Task objective = Repeat the whole of the data, keeping every detail the same.

Data section =
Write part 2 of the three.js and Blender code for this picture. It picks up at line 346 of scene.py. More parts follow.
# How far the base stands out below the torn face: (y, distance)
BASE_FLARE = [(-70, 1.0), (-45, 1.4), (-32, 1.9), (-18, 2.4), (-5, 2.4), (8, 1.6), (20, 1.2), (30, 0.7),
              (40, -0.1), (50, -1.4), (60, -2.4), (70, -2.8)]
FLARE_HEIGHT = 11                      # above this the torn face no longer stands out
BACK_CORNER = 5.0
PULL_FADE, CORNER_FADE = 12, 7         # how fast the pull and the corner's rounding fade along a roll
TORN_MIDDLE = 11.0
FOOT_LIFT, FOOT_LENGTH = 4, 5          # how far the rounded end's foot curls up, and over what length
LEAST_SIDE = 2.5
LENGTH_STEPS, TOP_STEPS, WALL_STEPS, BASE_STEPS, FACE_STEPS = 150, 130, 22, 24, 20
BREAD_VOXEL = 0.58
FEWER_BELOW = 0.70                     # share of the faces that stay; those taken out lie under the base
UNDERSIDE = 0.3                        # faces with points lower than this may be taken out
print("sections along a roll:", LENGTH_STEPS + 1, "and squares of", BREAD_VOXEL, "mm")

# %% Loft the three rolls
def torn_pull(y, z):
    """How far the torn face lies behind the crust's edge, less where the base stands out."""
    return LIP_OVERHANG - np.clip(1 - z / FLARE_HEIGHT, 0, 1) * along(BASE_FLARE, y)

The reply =
Write part 2 of the three.js and Blender code for this picture. It picks up at line 346 of scene.py. More parts follow.
# How far the base stands out below the torn face: (y, distance)
BASE_FLARE = [(-70, 1.0), (-45, 1.4), (-32, 1.9), (-18, 2.4), (-5, 2.4), (8, 1.6), (20, 1.2), (30, 0.7),
              (40, -0.1), (50, -1.4), (60, -2.4), (70, -2.8)]
FLARE_HEIGHT = 11                      # above this the torn face no longer stands out
BACK_CORNER = 5.0
PULL_FADE, CORNER_FADE = 12, 7         # how fast the pull and the corner's rounding fade along a roll
TORN_MIDDLE = 11.0
FOOT_LIFT, FOOT_LENGTH = 4, 5          # how far the rounded end's foot curls up, and over what length
LEAST_SIDE = 2.5
LENGTH_STEPS, TOP_STEPS, WALL_STEPS, BASE_STEPS, FACE_STEPS = 150, 130, 22, 24, 20
BREAD_VOXEL = 0.58
FEWER_BELOW = 0.70                     # share of the faces that stay; those taken out lie under the base
UNDERSIDE = 0.3                        # faces with points lower than this may be taken out
print("sections along a roll:", LENGTH_STEPS + 1, "and squares of", BREAD_VOXEL, "mm")

# %% Loft the three rolls
def torn_pull(y, z):
    """How far the torn face lies behind the crust's edge, less where the base stands out."""
    return LIP_OVERHANG - np.clip(1 - z / FLARE_HEIGHT, 0, 1) * along(BASE_FLARE, y)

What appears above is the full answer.